-- BEGIN --

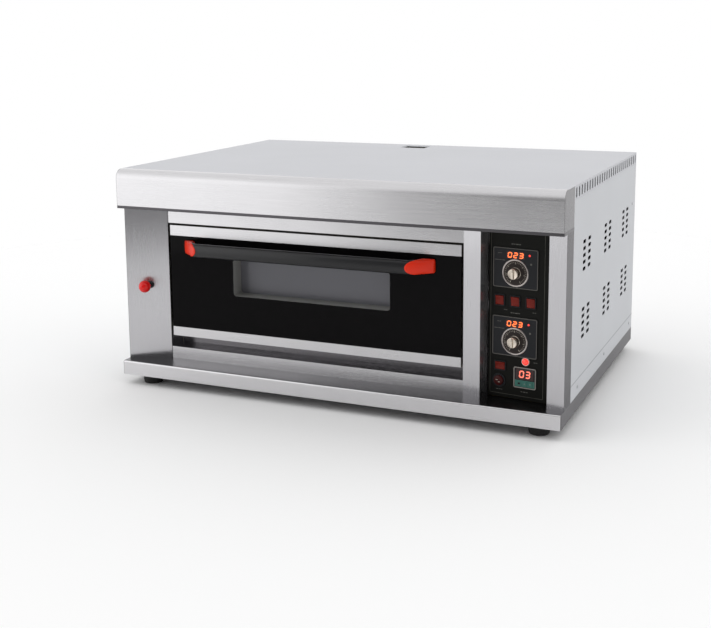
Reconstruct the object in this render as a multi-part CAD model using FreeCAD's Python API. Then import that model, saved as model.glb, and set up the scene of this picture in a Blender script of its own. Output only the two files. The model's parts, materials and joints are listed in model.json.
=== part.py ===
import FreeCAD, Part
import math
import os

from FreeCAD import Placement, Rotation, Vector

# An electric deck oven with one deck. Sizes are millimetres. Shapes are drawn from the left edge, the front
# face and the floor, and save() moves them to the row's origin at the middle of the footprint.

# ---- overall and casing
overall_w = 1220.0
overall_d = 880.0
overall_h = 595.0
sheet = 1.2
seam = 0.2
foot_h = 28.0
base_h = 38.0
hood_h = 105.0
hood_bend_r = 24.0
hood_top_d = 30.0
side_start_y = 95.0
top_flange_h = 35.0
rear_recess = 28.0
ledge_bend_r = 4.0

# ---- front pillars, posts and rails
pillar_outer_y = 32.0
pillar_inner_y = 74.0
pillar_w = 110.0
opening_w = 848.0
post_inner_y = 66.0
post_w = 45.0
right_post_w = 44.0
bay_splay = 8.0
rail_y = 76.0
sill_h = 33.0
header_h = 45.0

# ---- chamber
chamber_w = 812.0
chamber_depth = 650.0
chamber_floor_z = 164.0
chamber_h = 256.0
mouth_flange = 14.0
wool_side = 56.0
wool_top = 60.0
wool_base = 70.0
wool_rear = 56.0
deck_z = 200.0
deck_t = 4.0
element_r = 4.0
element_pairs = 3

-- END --

#### Given exercise
Return all of the data word for word.

#### Written response
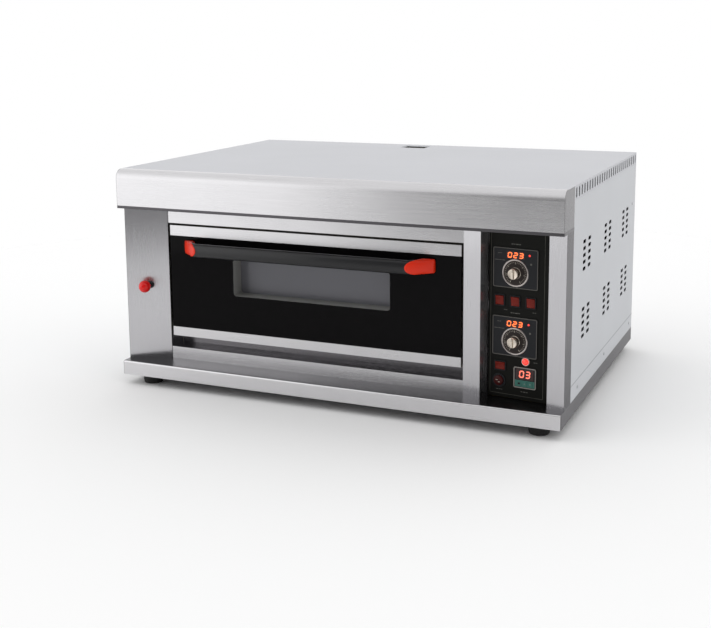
Reconstruct the object in this render as a multi-part CAD model using FreeCAD's Python API. Then import that model, saved as model.glb, and set up the scene of this picture in a Blender script of its own. Output only the two files. The model's parts, materials and joints are listed in model.json.
=== part.py ===
import FreeCAD, Part
import math
import os

from FreeCAD import Placement, Rotation, Vector

# An electric deck oven with one deck. Sizes are millimetres. Shapes are drawn from the left edge, the front
# face and the floor, and save() moves them to the row's origin at the middle of the footprint.

# ---- overall and casing
overall_w = 1220.0
overall_d = 880.0
overall_h = 595.0
sheet = 1.2
seam = 0.2
foot_h = 28.0
base_h = 38.0
hood_h = 105.0
hood_bend_r = 24.0
hood_top_d = 30.0
side_start_y = 95.0
top_flange_h = 35.0
rear_recess = 28.0
ledge_bend_r = 4.0

# ---- front pillars, posts and rails
pillar_outer_y = 32.0
pillar_inner_y = 74.0
pillar_w = 110.0
opening_w = 848.0
post_inner_y = 66.0
post_w = 45.0
right_post_w = 44.0
bay_splay = 8.0
rail_y = 76.0
sill_h = 33.0
header_h = 45.0

# ---- chamber
chamber_w = 812.0
chamber_depth = 650.0
chamber_floor_z = 164.0
chamber_h = 256.0
mouth_flange = 14.0
wool_side = 56.0
wool_top = 60.0
wool_base = 70.0
wool_rear = 56.0
deck_z = 200.0
deck_t = 4.0
element_r = 4.0
element_pairs = 3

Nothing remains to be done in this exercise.